Experimental Design
The experimental design for the two financial institutions will be quite similar.
First, the sample will be stratified by region to ensure representativity across Peru.
For both financial institutions, the unit of randomization is the financial advisor. Advisors will be randomly assigned to either the treatment or control groups.
For Institution A, financial advisors organize their clients into groups ranging in size from 10 to 25 members; advisors communicate with these groups via Whatsapp. The universe of advisors eligible for the experiment will have: i) at least 20 groups of clients, and ii) a minimum of two years working for Institution A.
Given the relatively small size of groups, our strategy will be to include all members of a group in the sample; as noted above, since advisors are randomly assigned to either the treatment or control group, there is no possibility of one group of a given advisor being in the treatment group and another group from this same advisor being in the control group. (This avoids the potential of contamination of the control groups via information accidently leaked by the advisor.)
From this universe, a sample of approximately 588 financial advisors will be randomly selected to participate in the experiment.
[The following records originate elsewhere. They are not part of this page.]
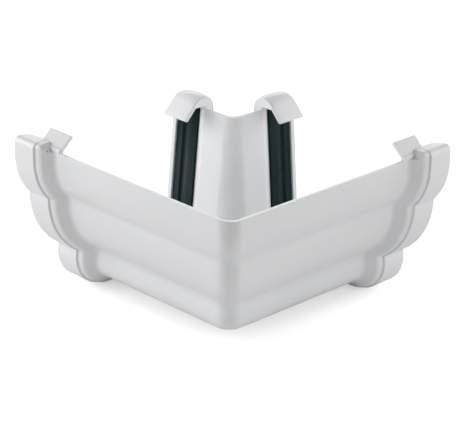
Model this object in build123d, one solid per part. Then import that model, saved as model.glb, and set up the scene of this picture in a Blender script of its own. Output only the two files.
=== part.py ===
"""Gutter external angle: one ogee moulding with two sockets, and a rubber seal in each socket.

Frame: the origin is at the building's corner, level with the lowest face. The right arm runs along +X
and the left arm along +Y, so the outer corner of the gutter points to -X and -Y. +Z is up.
A section is drawn with d, the distance out from the fascia, and z, the height.
An arm is drawn along its length with t, the distance in from its mouth, and n, the distance
out from the outer face of the trough.
"""
from build123d import *
from math import atan2, cos, degrees, hypot, radians, sin, tan
import os

# Trough
trough_width = 110.0
front_rim_height = 90.6
back_rim_height = 90.2
wall = 2.3
back_wall_lean = 5.0
back_floor_radius = 9.0

# Ogee front: three bulging lobes, each with its radius and how far its centre stands in from the front
top_lobe_radius = 28.0
top_lobe_centre_drop = 6.6
middle_lobe_radius = 35.7
middle_lobe_inset = 45.2
middle_lobe_centre_height = 60.0
bottom_lobe_radius = 12.9
bottom_lobe_inset = 41.6

# Corner of the two arms
mouth_reach = 49.0
outer_corner_radius = 8.5
inner_corner_radius = 5.0

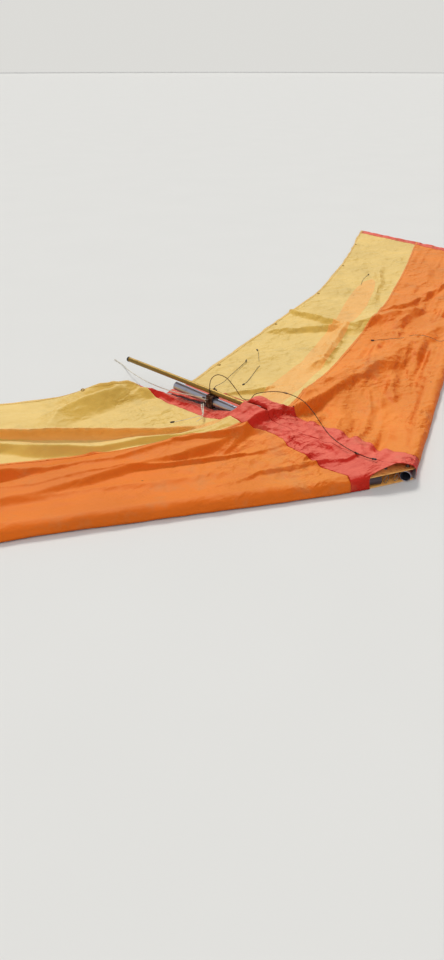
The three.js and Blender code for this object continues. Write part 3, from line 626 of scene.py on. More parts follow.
def ring_frame(path):
    """Two unit vectors across a path at each of its points, carried along without twist."""
    ahead = np.gradient(path, axis=0)
    ahead /= np.linalg.norm(ahead, axis=1)[:, None]
    side = np.cross(ahead[0], [0, 0, 1])
    if np.linalg.norm(side) < 1e-3:
        side = np.array([1.0, 0, 0])
    sides, ups = [], []
    for tangent in ahead:
        side = side - tangent * (side @ tangent)
        side = side / np.linalg.norm(side)
        sides.append(side)
        ups.append(np.cross(side, tangent))
    return np.array(sides), np.array(ups)


def ring_mesh(name, centres, sides, ups, radii, lengths, around, joined):
    """A skin over rings that joins its last ring to its first or has flat caps; UV is round it and along it."""
    turn = np.linspace(0, 2 * math.pi, around, endpoint=False)[None, :, None]
    points = centres[:, None] + np.asarray(radii)[:, None, None] * (sides[:, None] * np.cos(turn)
                                                                    + ups[:, None] * np.sin(turn))
    count = len(centres)
    faces = [(i * around + j, (i + 1) % count * around + j, (i + 1) % count * around + (j + 1) % around,
              i * around + (j + 1) % around) for i in range(count if joined else count - 1)
              for j in range(around)]
    if not joined:
        faces += [tuple(range(around)), tuple(reversed(range((count - 1) * around, count * around)))]
    mesh = bpy.data.meshes.new(name)
    mesh.from_pydata(points.reshape(-1, 3).tolist(), [], faces)
    layer = mesh.uv_layers.new(name="UVMap")
    for face in mesh.polygons:
        over_the_seam = face.vertices[0] % around == around - 1
        for loop in face.loop_indices:
            i, j = divmod(mesh.loops[loop].vertex_index, around)
            layer.data[loop].uv = (1.0 if over_the_seam and j == 0 else j / around, lengths[i])
    outward(mesh)
    mesh.polygons.foreach_set("use_smooth", [len(face.vertices) == 4 for face in mesh.polygons])
    return mesh


def distances(path):
    """Distance along a path to each of its points."""
    return np.concatenate([[0], np.cumsum(np.linalg.norm(np.diff(path, axis=0), axis=1))])


def sweep_mesh(name, path, radii, around=12):
    """A closed tube along a path with a radius at each point."""
    return ring_mesh(name, path, *ring_frame(path), np.broadcast_to(radii, len(path)), distances(path),
                     around, False)


def pipe_mesh(name, start, end, outline, around=40):
    """A body of revolution from start towards end: outline holds (distance, radius) and closes on itself."""
    start, end = to_row(start), to_row(end)
    sides, ups = (vectors[:1] for vectors in ring_frame(np.array([start, end])))
    along, radii = np.array(outline).T
    centres = start + (end - start) / np.linalg.norm(end - start) * along[:, None]
    return ring_mesh(name, centres, sides, ups, radii, along, around, True)


def tube_outline(length, radius, wall, soften=0.0006):
    """Outline of an open tube with softened rims."""
    inner = radius - wall
    return [(soften, radius), (length - soften, radius), (length, radius - soften), (length, inner + soften),
            (length - soften, inner), (soften, inner), (0, inner + soften), (0, radius - soften)]


def new_piece(name, mesh, material):
    piece = bpy.data.objects.new(name, mesh)
    bpy.context.scene.collection.objects.link(piece)
    piece.data.materials.clear()
    piece.data.materials.append(bpy.data.materials[material])
    return piece


def gather_with(piece, wing):
    """Bakes a piece's placement into its mesh; the weights it works out by angle round the nose bolt are not
    kept.
    """
    start, end = to_row([wing.bolt[0], wing.bolt[1], 0]), to_row([*wing.plan(1, 0), 0])
    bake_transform(piece)
    wing.gather(piece.data).astype(np.float32)


def fit(piece, carrier, node=None, sharp=None):
    """Hides the CAD node a piece stands for and parents the piece to its body; on a wing it bakes its
    placement.

    Edges sharper than an angle in degrees are kept sharp and the rest is shaded smooth.
    """
    if sharp:
        with edited(piece.data) as shape:
            for edge in shape.edges:
                if len(edge.link_faces) == 2:
                    edge.smooth = edge.calc_face_angle(0) < math.radians(sharp)
        piece.data.polygons.foreach_set("use_smooth", [True] * len(piece.data.polygons))
    if node:
        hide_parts(node)
    if isinstance(carrier, Wing):
        gather_with(piece, carrier)
    else:
        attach(piece, carrier)
    return piece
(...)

Of these, half will be randomly assigned to the treatment group and half to the control group.
For Financial Institution B, the unit of randomization is also the financial advisor. Group size is larger than in the case of Institution A. Groups may have up to 250 members, and the average group size is about 150. From the universe of financial advisors, approximately 108 will be selected to participate in the experiment, with half being randomly assigned to the treatment group and half to the control group. Given the large group size, not all group members from a given advisor will be included in the treatment or control group; this participation will be capped at 30 individuals in order to ensure the participation of a sufficiently large group of advisors.